To add a Contains Predicate':

  1. Press the Add button and select Contains Predicate
  2. This adds a new Contains Predicate to our list of predicates
  3. Using the Search String property, enter the text you would like to search for.
    • In our case, only messages with the text Wiki Vitals somewhere in the subject line or email body or otherwise in the message's metadata will be retrieved.
    • Notice Grooper automatically generates the property syntax for the query, CONTAINS('Wiki AND Vitals').

The NOT Operator

All predicates can be logically negated using the NOT operator. For example, most of these "Wiki Vitals" reports are daily reports. These are the emails I want to process. However, once a month, there is a monthly report. I DO NOT want to process those documents.

The only way I know it's a monthly report is the term "monthly report" is listed in the body of the email. I can use the Contains Predicate and the NOT operator to exempt these monthly reports from the query.
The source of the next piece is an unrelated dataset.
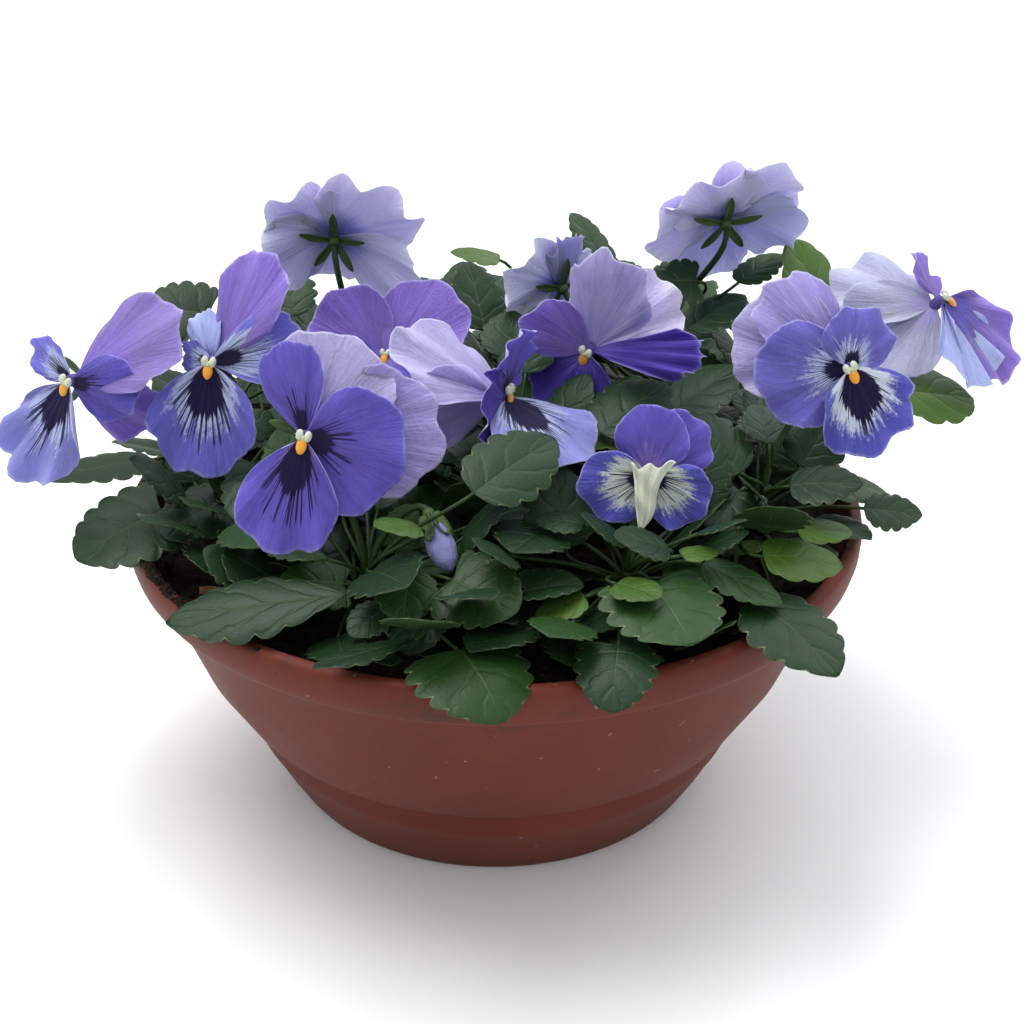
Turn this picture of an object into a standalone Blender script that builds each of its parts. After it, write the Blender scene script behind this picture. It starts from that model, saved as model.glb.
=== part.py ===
"""Potted pansy planter: a shallow round bowl planter with a collared rim and a stepped foot, filled with
compost and planted with ten leafy pansy shoots that carry twelve open blooms and one bud.

Frame: +Z up, origin on the bowl's axis at the surface it stands on, front of the planter towards -Y.
All shapes are worked out in millimetres and scaled to metres when a mesh is made.
"""

import math
import random
from collections import namedtuple

import bmesh
import bpy
import numpy as np
from mathutils.bvhtree import BVHTree

MM = 0.001

# ---------------------------------------------------------------- driving dimensions, in mm
RIM_RADIUS = 140.0
POT_HEIGHT = 117.0
WALL = 3.0
LIP = 5.5
WAIST_RADIUS = 98.5
WAIST_HIGH = 35.0
FOOT_RADIUS = 81.5
FLOOR_THICKNESS = 4.5
GROOVE_DEPTH = 2.5
GROOVE_INNER = 54.0
GROOVE_OUTER = 68.0
DRAIN_HOLES = 4
DRAIN_RADIUS = 4.0
POT_SIDES = 28

SOIL_GAP = 0.35
SOIL_EDGE_LEVEL = 103.5
SOIL_CENTRE_LEVEL = 109.0
STEM_FOOT_LEVEL = 90.0
STEM_HOLE_RADIUS = 3.4

LEAF_THICKNESS = 0.8
PETAL_THICKNESS = 0.8
STEM_RADIUS = 2.4
STALK_RADIUS = 1.2
PETIOLE_RADIUS = 1.0
STALK_FOOT_LEVEL = 113.0
STALK_FOOT_SPREAD = 6.0
CLEARANCE = 0.7
LARGE_LEAF = 35.0
SMALL_LEAF = 23.0
FILLER_TRIES = 46
FILLER_REACH = 112.0
FILLER_STALK = 42.0
FILLER_LEVEL = 118.0
FILLER_LENGTHS = (24, 38)
GOLDEN_ANGLE = 137.5
CROWN_LEVEL = 166.0
CROWN_FALL = 0.0030
CROWN_DEPTH = 18.0
MOST_BACKWARD = -0.1
STALK_WAYS = ((0, 12), (0, 18), (8, 12), (-8, 12), (14, 16), (-14, 16), (22, 18), (-22, 18), (0, 26),
              (34, 22), (-34, 22))

THROAT_RADIUS = 2.6
CALYX_DEPTH = 4.8
CLAW = 1.2
PETAL_LAYERS = (-3.0, -1.8, -0.6, 0.5, 1.5)


# ---------------------------------------------------------------- the bowl's section, as radius and height
OUTER_PROFILE = (
    (RIM_RADIUS - 1.6, POT_HEIGHT - 0.6), (RIM_RADIUS, POT_HEIGHT - 5),
    (RIM_RADIUS - 2.5, POT_HEIGHT - 14.5), (RIM_RADIUS - 9, POT_HEIGHT - 18),
    (125, 83), (116.5, 61), (104, 40), (WAIST_RADIUS, WAIST_HIGH),
    (WAIST_RADIUS - 1, 27), (WAIST_RADIUS - 2.5, 24.5), (FOOT_RADIUS + 3, 3), (FOOT_RADIUS, 0),
)
INNER_PROFILE = (
    (0, FLOOR_THICKNESS), (81, FLOOR_THICKNESS + 0.5), (93, 27), (WAIST_RADIUS - WALL - 0.5, WAIST_HIGH),
    (112.5, 61), (128, 98), (131.2, 103),
    (RIM_RADIUS - LIP, POT_HEIGHT - 2), (RIM_RADIUS - LIP + 1, POT_HEIGHT),
)
RIM_PROFILE = INNER_PROFILE[-4:] + OUTER_PROFILE[:5]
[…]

To logically negate a predicate:

  1. Add the predicate using the Add button.
  2. We've added another Contains Predicate.
  3. Configure the predicate's search parameters.
    • What do we not want to retrieve in this case? Messages with the text Monthly Report somewhere in their body. So, we've configured the Search String property to search for that term.
  4. Change the Not property to True.
    • This will negate the predicate's logic. If the email contains the search term, it will not be retrieved.